Three months ago, Congress and the President avoided a shutdown and default on government debt when they agreed to increase the Treasury’s spending cap. Unbeknownst to many, another potential government shutdown may come in less than a month. Lawmakers need to agree on the fiscal budget for 2024, which starts on October 1, 2023. A government shutdown is not nearly as problematic as the debt ceiling. Unlike the debt ceiling, the Treasury can still issue debt, so a default is not in the cards. However, hundreds of thousands of federal workers could be temporarily suspended from their jobs without pay. Consequently, many government services, some of which are critical, could be shut down.
Currently, both parties are confident they will reach an agreement. To avoid a government shutdown, Congress needs to pass twelve appropriations bills. Each bill funds a different part of the government. Or, they can pass an omnibus deal combining the twelve bills into one. Recently, Congress has gone with the omnibus approach. While both parties are hopeful, there are significant differences in their preferred spending targets. Further complicating matters, a large group of Republicans were not happy with the debt ceiling deal and may use this opportunity to push for much more aggressive cuts. Heading into an election year, the Democrats are likely to fight cuts. In 2018, Donald Trump and the House-led Democrats could not agree on funding. As a result, they shut down the government for 34 days in 2018. Despite the government shutdown, the market rallied over 10% during the fiasco.
What To Watch Today
Market Trading Update
Are oil prices about to go surging higher? It’s possible with the technical backdrop improving after the recent decline. However, oil prices are getting fairly extended in the short term, with more extreme overbought readings, so a pullback should be expected. However, with the MACD “buy signal” triggered, we could see higher prices heading into October. xl
However, energy stock prices, as represented by XLE, did not fall with the decline in oil prices. The divergence from the long-term historical correlation will likely be filled at some point.
For now, energy stocks are also extremely extended after the recent move higher, so a correction in those stocks should be expected when oil prices eventually revert. The trend and the overall backdrop remains positive for both oil and energy stocks near term, however, the onset of a recessionary environment will ultimately realign energy stock and oil prices.

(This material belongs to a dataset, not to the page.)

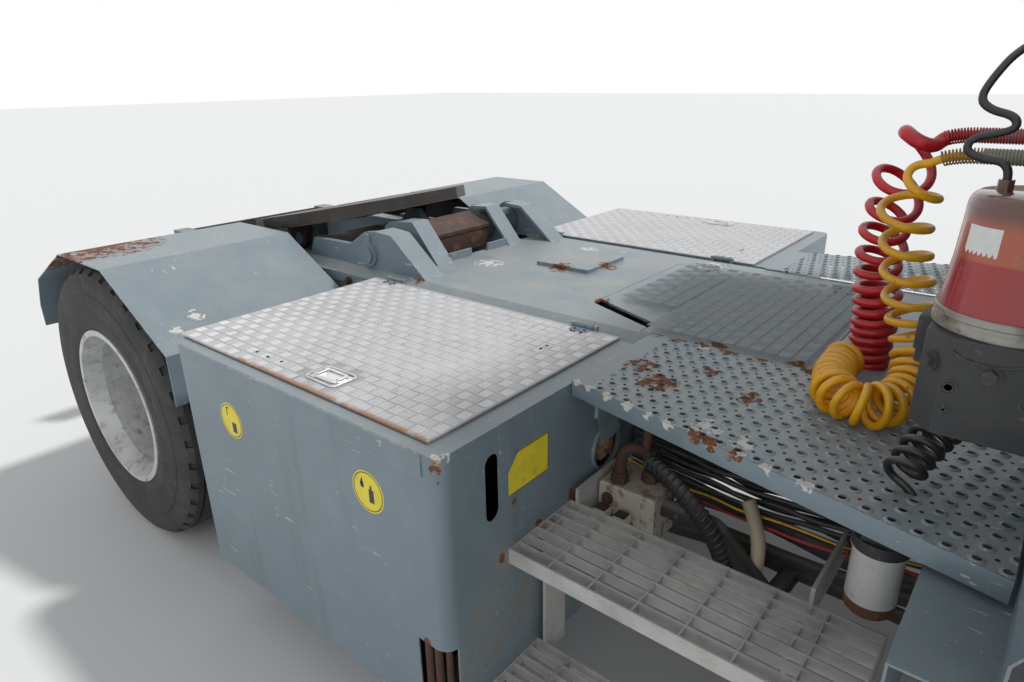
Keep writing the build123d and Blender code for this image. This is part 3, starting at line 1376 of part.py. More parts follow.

People Do Not Feel Like Buying Homes
As a result of house price inflation and the highest mortgage rates in 15-year highs, buying conditions for home buyers have deteriorated. Per the chart below, courtesy of Game of Trades, buying conditions are at levels only seen twice since 1960. While the existing home sale market is essentially frozen, as most buyers are unwilling to take on a high mortgage rate for a relatively expensive house, new home builders are doing well. For one, the inventory of new homes is comparatively robust versus existing homes. Second, and more importantly, new home builders can offer discounts in the form of lower mortgage rates. We suspect that as long as “people don’t feel like buying homes,” the homebuilders will continue to take an above-average percentage of total house sales.
Higher Crude Prices Dragging Bond Yields Higher
Since July, crude oil prices have risen from $70 a barrel to over $85. Prices at the pumps are now approaching $4 in many locations. At the same time, bond yields are rising as bond traders are concerned that higher oil and gas prices will generate more inflation. While such a correlation between crude and inflation expectations is the norm, the correlation between CPI and crude is less robust. As we show below, crude oil prices have much less of an impact on inflation than traders expect. That said, markets run on expectations, so higher crude may temporarily push yields higher.
The first graph below shows the strong relationship between crude oil and 5-year inflation expectations. The second graph shows the relationship is strong when inflation is low, but it vanishes when CPI is above the Fed’s 2% target, as we have today.
It’s worth adding the Fed prefers to gauge inflation with core measures that strip out food and energy prices. As such, the recent rise in crude prices may not overly concern the Fed as much as the bond market.